Più scettico Carmine Pinto, presidente Aiom, per il quale il rapporto Iarc offre «una non fotografia della situazione attuale». «Ciò che è emerso dall'Agenzia Iarc e che è stato pubblicato su "Lancet Oncology" costituisce un importante documento scientifico» premette il presidente Aiom. «Il punto» precisa «è che tale documento non si basa su uno studio ma è costituito da una raccolta di dati pubblicati molti anni fa, risalenti anche agli anni '60 e relativi a situazioni molto diverse, in cui sono coinvolti anche molti fattori confondenti (per esempio le popolazioni esaminate non mangiano solo carne rossa o insaccati) . Per cui» osserva Pinto «ne viene fuori non una fotografia della situazione attuale ma di una situazione pregressa, legata soprattutto all'uso di concentrazioni diverse di vari additivi e di sistemi di conservazione degli alimenti piuttosto differenti da quelli che sono impiegati adesso». Questo è solo il primo rilievo avanzato da Pinto. Il secondo è forse ancora più decisivo. «I tumori che dovrebbero aumentare secondo il rapporto sono quelli dello stomaco e del colon retto» ricorda. «C'è da dire che il tumore dello stomaco ha ridotto l'impatto sulla vita di 20 anni e l'incidenza del tumore del colon retto, dopo un aumento legato agli screening, si sta riducendo: quindi non c'è questo aumento di tumori del colon retto e dello stomaco che dovrebbero essere introdotti dal consumo delle carni. Resta in effetti la problematica legata alla cottura degli alimenti e in particolare al benzopirene e agli idrossicarburi policiclici che vengono prodotti dalla combustione. Riguardo al dato delle carni rosse, lo Iarc lo qualifica come categoria 2A: non è un dato certo, dunque, ma probabile. Ciò che soprattutto viene specificato alla fine è che dobbiamo limitare l'uso della carne.

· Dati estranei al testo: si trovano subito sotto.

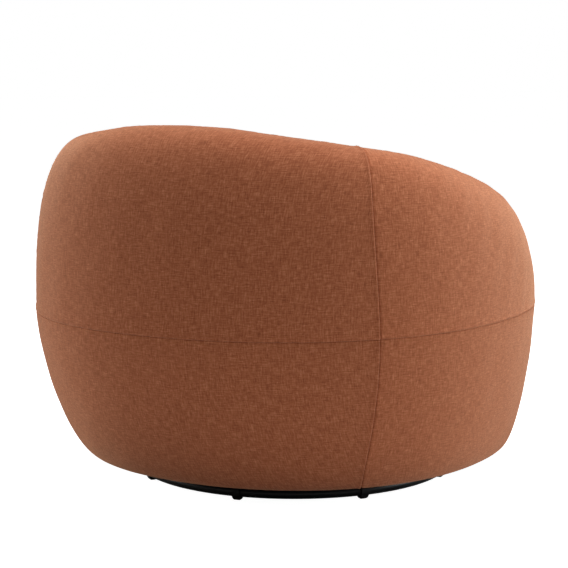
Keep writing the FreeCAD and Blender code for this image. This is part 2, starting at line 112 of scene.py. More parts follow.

Per cui resta valido il consiglio di una dieta mediterranea equilibrata, basata su una cultura dell'alimentazione caratterizzata da un consumo di carni e insaccati un paio di volte alla settimana con aggiunta di verdura, frutta, fibre, olio d'oliva».

Di tutt'altro avviso Franco Berrino, dell'Istituto nazionale tumori per il quale il rapporto Iarc «fornisce evidenze scientifiche e aggiunge autorevolezza a ciò che già si sapeva. Era già noto» continua «che i salumi sono causa di cancro, semplicemente l'Agenzia internazionale della ricerca sul cancro (Iarc) ha deciso di fare una monografia come quelle che periodicamente emette sulle diverse sostanze: in realtà sono sempre molto prudenti e lo sono stati anche in questo caso». L'Agenzia si è attenuta a una stima media del 18% di aumento del rischio per 50 grammi giornalieri di carne lavorata; «per la carne rossa non trasformata - fa notare Berrino - per avere lo stesso rischio le dosi sono superiori, ma in genere si mangiano i salumi in quantità inferiore e l'ordine di grandezza del rischio per porzione è molto simile». Berrino indica anche alcuni meccanismi cancerogeni della carne rossa: «Il principale è il suo essere ricca di ferro in una forma particolarmente ossidante, che favorisce la produzione di sostanze cancerogene nell'intestino. Quindi, se proprio uno non vuole abolire la carne rossa, è bene che ne mangi poca e che nello stesso piatto metta tante verdure che contengono antiossidanti».